Public input into the regime’s decision-making processes will enhance informed decision making, particularly when assessing the public interest in each case.
The bill also establishes mechanisms to streamline the extension of a certification or undertaking, prior to its expiry, which should benefit a wide range of stakeholders.
For example, infrastructure service providers will be given the opportunity to avoid potential regulatory uncertainty and delay. Access seekers will also benefit, as the process will expedite regulatory certainty in relation to the terms and conditions governing access to the service.
Finally, the bill contains an important new reporting requirement, as the National Competition Council will be required to report annually on the operation and effects of the regime.

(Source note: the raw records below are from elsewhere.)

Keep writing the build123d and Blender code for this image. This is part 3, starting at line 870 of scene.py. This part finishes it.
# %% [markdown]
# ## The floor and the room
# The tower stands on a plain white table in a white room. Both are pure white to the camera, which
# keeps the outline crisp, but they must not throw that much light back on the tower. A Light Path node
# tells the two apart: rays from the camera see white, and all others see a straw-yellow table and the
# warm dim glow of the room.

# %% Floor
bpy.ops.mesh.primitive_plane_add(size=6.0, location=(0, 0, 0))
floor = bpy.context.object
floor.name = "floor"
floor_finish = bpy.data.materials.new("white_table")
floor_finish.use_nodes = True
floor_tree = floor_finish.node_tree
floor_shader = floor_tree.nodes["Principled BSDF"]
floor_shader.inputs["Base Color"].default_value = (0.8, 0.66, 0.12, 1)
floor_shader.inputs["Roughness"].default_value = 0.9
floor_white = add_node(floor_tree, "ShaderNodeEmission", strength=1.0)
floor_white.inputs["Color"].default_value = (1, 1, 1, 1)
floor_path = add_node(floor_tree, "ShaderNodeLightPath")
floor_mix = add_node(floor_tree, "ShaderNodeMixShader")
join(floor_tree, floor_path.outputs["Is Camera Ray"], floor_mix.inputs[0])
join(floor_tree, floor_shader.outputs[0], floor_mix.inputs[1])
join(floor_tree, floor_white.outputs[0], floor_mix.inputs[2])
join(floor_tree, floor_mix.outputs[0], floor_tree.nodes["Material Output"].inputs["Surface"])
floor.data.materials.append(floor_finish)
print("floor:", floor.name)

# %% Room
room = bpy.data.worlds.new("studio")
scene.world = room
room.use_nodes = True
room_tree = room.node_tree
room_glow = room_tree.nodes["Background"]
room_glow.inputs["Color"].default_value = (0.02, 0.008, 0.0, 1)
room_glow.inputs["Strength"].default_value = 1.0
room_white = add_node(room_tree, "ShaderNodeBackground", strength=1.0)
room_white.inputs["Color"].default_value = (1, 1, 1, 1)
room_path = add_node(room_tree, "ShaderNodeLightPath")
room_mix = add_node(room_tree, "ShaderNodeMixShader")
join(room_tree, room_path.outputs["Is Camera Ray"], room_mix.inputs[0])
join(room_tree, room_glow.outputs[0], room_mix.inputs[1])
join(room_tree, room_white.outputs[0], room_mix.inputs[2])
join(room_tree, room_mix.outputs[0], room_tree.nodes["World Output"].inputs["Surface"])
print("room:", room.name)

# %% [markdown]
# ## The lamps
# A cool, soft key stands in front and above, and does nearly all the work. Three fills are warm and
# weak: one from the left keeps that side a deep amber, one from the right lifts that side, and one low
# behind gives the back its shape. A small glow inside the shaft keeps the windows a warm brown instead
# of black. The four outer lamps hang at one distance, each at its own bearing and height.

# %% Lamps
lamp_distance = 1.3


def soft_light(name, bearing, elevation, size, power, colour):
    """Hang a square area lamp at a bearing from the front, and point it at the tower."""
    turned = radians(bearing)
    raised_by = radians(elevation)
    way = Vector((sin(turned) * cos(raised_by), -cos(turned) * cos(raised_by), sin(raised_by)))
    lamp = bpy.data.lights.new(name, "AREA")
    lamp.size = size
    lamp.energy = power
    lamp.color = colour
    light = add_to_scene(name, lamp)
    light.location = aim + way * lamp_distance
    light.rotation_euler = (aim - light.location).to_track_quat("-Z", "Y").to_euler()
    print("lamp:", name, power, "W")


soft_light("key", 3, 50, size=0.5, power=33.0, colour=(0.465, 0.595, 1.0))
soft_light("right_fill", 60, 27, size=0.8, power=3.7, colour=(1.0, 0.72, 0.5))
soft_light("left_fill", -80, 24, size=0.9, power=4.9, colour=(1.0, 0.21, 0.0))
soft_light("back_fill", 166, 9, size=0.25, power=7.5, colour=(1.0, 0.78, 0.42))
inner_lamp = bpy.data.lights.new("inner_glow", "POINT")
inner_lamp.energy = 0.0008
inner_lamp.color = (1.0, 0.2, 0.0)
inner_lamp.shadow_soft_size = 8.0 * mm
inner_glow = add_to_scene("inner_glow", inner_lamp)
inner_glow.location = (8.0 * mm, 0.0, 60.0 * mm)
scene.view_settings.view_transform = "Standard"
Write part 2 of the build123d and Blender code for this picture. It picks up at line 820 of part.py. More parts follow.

This will provide an opportunity to reflect on the developments that have occurred in the preceding 12 month period, and to consider changes which may further improve the effectiveness of the regime.
Conclusion
In conclusion, the changes to the National Access Regime in this bill will provide access seekers and infrastructure investors with greater confidence and certainty about the regulatory framework.
This will allow informed decisions to be made, and ensure that the National Access Regime will continue to play an important role in Australia’s economic and social development.
I note that, following minor amendments to the bill made by the Government in the House, the bill has the full endorsement of the Senate Economics Legislation Committee.
I commend the bill to the Senate.
Debate (on motion by Senator Sandy Macdonald) adjourned.